AKA Sir Loin of Beef ("SLOB" for short)
WARNING: PROFILE IN PROGRESS - COME BACK SOON.
I'm doing this part-time. yes I DO have a job, so bear with me if it's only partially up when you come across it. it might be like that for a while, so kindly restrict your comments to constructive criticism.
Ok so about me:
Male, 50+, white, forever in the process of figuring out what to do with the rest of my life, self-employed, workaholic who loves to play hard, and love even harder.
WARNING: my frankness and opinions often elicit either strong like or dislike, and I won't take blame or credit for either one. I believe that confidence knows its difference from cockyness and is easily amused by it, whereas cockyness doesn't and is easily offended.
I also believes the worst injury you can do to anyone is to idealize or idolize them; sooner or later, they hurt you back by failing to live to your inflated expectations. If you meet the Guru on the road, kill Him before he kills you.
Finally I believe that the early bird is always greener on the other side of the bush, and that mixed metaphores makes strange bedfellows. But don't quote me without wearing proper protection.
Distinguishing Characteristics: big ear, soft shoulder, warm embraces, strong arms, agile fingers and a slow hand. other working parts holding the rest together. heart and soul recently abused but under repair, thanks to friends.
Skills and Talents: slow to anger and quick to laugh. gentleman in public, scoundrel behind closed door. diplomat to all, tyrant to the one.
will tie you up to a bed, or suspend you in a rope cradle, torment you mentally and physically, tickle you like crazy, make you climax so often you'll loose count and sanity, let you sleep it off, then start again. will also show you recreational uses for rocky road ice cream.
will feast on your quivering flesh, drink your screams, and bask in the torrid heat of your frightened but eager stare.
Will take you dancing, wine shopping, to the movie or to a local munch, as a prelude to addictive personal attention.
Not so much into party play, but can be coaxed with the proper incentive.
you figure it out.
Would like to get to know: lady, 18-50+, any colour or flavour, with a life of her own and who won't mind my having one too, confident enough to know and respect her own limitations, realistic enough to respect other people's limitations, graceful enough to accept compliments and suggestions for what they are, and classy enough to give more than lip service to good manners (see below).
you should be level headed, which does NOT mean having a chip on both shoulders. if i contacted you, it's because you initially made a somewhat favorable impression. it's up to you to confirm (or dispell) it with the right (or wrong) attitude.

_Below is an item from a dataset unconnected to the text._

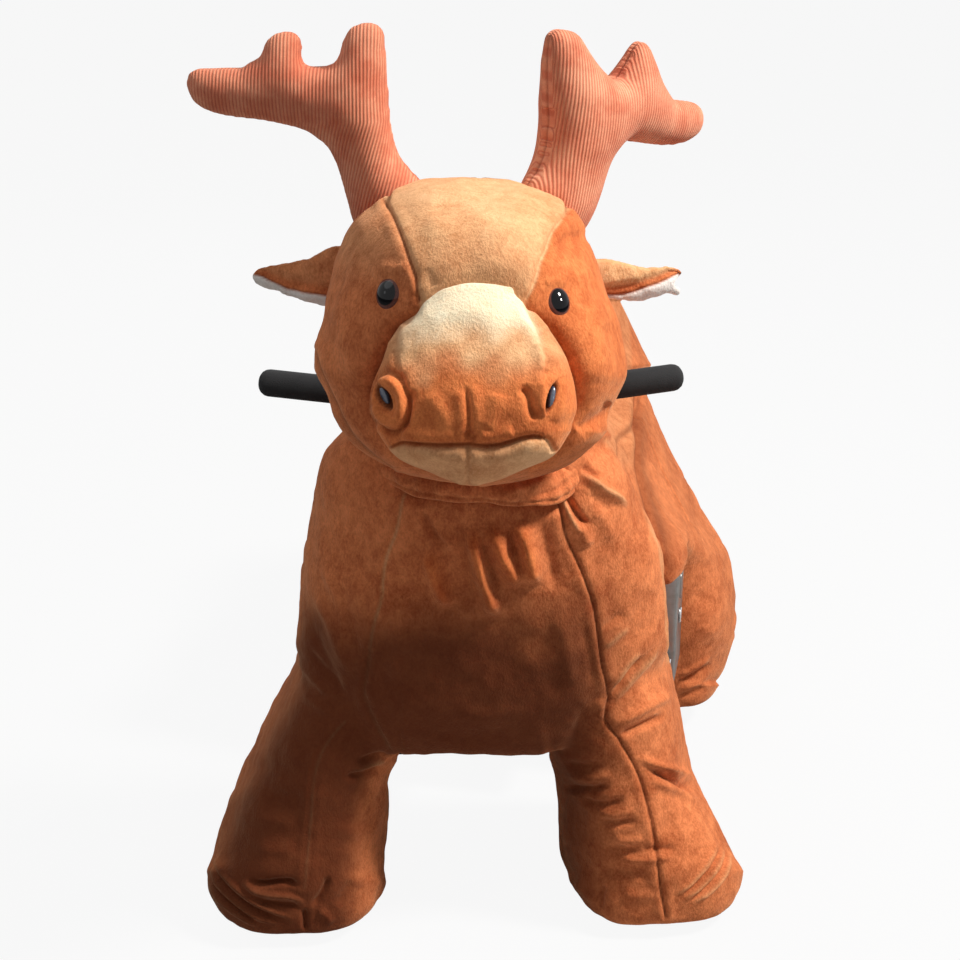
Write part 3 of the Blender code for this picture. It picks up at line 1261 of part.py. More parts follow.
def make_rear_plush():
    torso = stuffed("torso", [torso_ring(*section) for section in TORSO_SECTIONS], ride, PLUSH)
    for side, word in ((1, "left"), (-1, "right")):
        leg = stuffed("rear_leg_" + word, [level_ring(z, side * x, WHEELBASE + y, w, d, 2.5)
                                           for z, x, y, w, d in REAR_LEG_SECTIONS], ride, PLUSH)
        trim(leg, torso)
        inner = REAR_TRACK / 2 - TYRE_WIDTH / 2 - 0.010
        outer = REAR_TRACK / 2 + TYRE_WIDTH / 2 + 0.015
        well = wheel_well(ride, side, inner, outer, WHEELBASE)
        start = 0.02 if side > 0 else -inner - 0.02
        cut(well, cylinder("axle_hole", AXLE_RADIUS + PLUSH_CLEARANCE,
                           (start, WHEELBASE, WHEEL_RADIUS), inner, "X", ride, None, COARSE), "UNION")
        cut(leg, well)
    tail = tapered_leaf("tail", TAIL_ROOT, TAIL_TIP, TAIL_WIDTHS, TAIL_THICKNESS, ride, PLUSH)
    trim(tail, torso)
    return torso


def stand_on_origin():
    """Move the whole ride so that the middle of its footprint stands on the world origin."""
    bpy.context.view_layer.update()
    graph = bpy.context.evaluated_depsgraph_get()
    corners = []
    for piece in PARTS.objects:
        if piece.type == "MESH":
            seen = piece.evaluated_get(graph)
            corners += [seen.matrix_world @ vert.co for vert in seen.data.vertices]
    lows = [min(corner[axis] for corner in corners) for axis in range(3)]
    highs = [max(corner[axis] for corner in corners) for axis in range(3)]
    ride.location = (-(lows[0] + highs[0]) / 2, -(lows[1] + highs[1]) / 2, -lows[2])


make_backbone()
make_headset()
make_axle_bearings()
make_drive()
make_power()
make_seat_support()
make_foot_pegs()
make_coin_box()
make_rear_wheels()
make_front_carrier()
make_steering()
make_controls()
make_front_plush()
make_rear_plush()
stand_on_origin()
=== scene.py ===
"""Looks of the plush animal ride-on: camera, light, stuffed pieces and materials.

The stuffed pieces are lofted from sections, joined where the cloth runs on, set to the outline
the animal shows from the front, and then worked in relief: seams, gathers, creases and rolls.
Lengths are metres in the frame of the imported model, which looks along -Y and stands on z = 0.
Lines in the picture plane are pixels of a 960 pixel square seen through the scene's camera.
"""

import math

import bmesh
import bpy
import numpy as np
from mathutils import Matrix, Vector
from mathutils.bvhtree import BVHTree


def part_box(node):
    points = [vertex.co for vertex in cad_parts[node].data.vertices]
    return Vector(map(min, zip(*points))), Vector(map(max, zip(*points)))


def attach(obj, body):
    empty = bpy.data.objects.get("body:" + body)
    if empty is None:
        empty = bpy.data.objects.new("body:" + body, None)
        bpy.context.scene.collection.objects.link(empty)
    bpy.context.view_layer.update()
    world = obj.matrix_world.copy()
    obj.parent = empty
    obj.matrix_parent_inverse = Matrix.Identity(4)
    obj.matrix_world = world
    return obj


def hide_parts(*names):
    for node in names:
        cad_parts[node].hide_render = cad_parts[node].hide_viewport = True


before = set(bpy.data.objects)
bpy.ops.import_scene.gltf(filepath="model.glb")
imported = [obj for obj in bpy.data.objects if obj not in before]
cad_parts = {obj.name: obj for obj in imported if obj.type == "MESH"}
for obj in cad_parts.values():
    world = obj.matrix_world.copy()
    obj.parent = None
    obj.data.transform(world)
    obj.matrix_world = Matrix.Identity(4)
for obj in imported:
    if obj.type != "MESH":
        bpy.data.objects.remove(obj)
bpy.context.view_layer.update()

# Where things stand

PICTURE = 960
LENS_PIXELS = 1725.0
PRINCIPAL_X = 475.0
CAMERA_AZIMUTH = math.radians(11.5)
CAMERA_PITCH = math.radians(21.0)
CAMERA_DISTANCE = 1.90
CAMERA_HEIGHT = 1.25
STEERING_AT_REST = math.radians(14.0)
HEAD_TURN = math.radians(-4.0)
HEAD_PIVOT = 0.12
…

On the weekends when i'm not working, i'm out and about. I like outdoors activities, nordic skiing in winter, windsurfing in summer and fall, long drives, seeing new places, eating out, and trying new things. It would be great if you were healthy/fit enough to keep up.
Revised Expectations: NOT looking too avidly for now. Am recovering from severe delusions, poor communication and failed expectations. Am working on putting my life in order before I can contemplate ordering someone else. Looking for friendship with potentially compatible individual for the purpose of building necessary trust on either side.

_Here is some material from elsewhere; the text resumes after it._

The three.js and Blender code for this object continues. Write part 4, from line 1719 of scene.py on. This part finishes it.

Hard limits: Body fluids, fire, animals, underaged, and beets (except in borsh).
Really likes: Japanese rope, ice cream body shots, sushi and listening to mantric prayers: "Oh God! Oh God! Oh God!"
About good manners:
1. honesty: if you have a profile with pictures of angels, elfs, lutins and sprites, we all know you don't look like that. eventually if I'm interested, I'll want to meet you in real life, so just post your pic and get it over with.
2. courtesy: if someone takes the time to contact you, take the time to reply. it really shouldn't matter if they are too (fill in the blank: short, fat, old, bald, etc) ____. A simple "thanks but no thanks" will do. Come on: CM even provides 3 stock buttons and a custom one to make the task even easier. Being picky is ok; being rude is not.
3. discretion: not everyone in this lifestyle can afford the luxury to be "out and about". if you value privacy as well, we'll get along fine.
4. tolerance: an opinion are like a sphyncter:
- yours stinks too (ask any one whose nose isn't brown);
- having your own doesn't make it special, unless you can whistle through it; and
- if yours won't relax in response to pressing needs, it's possibly defective, probably unhealthy and definitely not to be held up as an example to follow.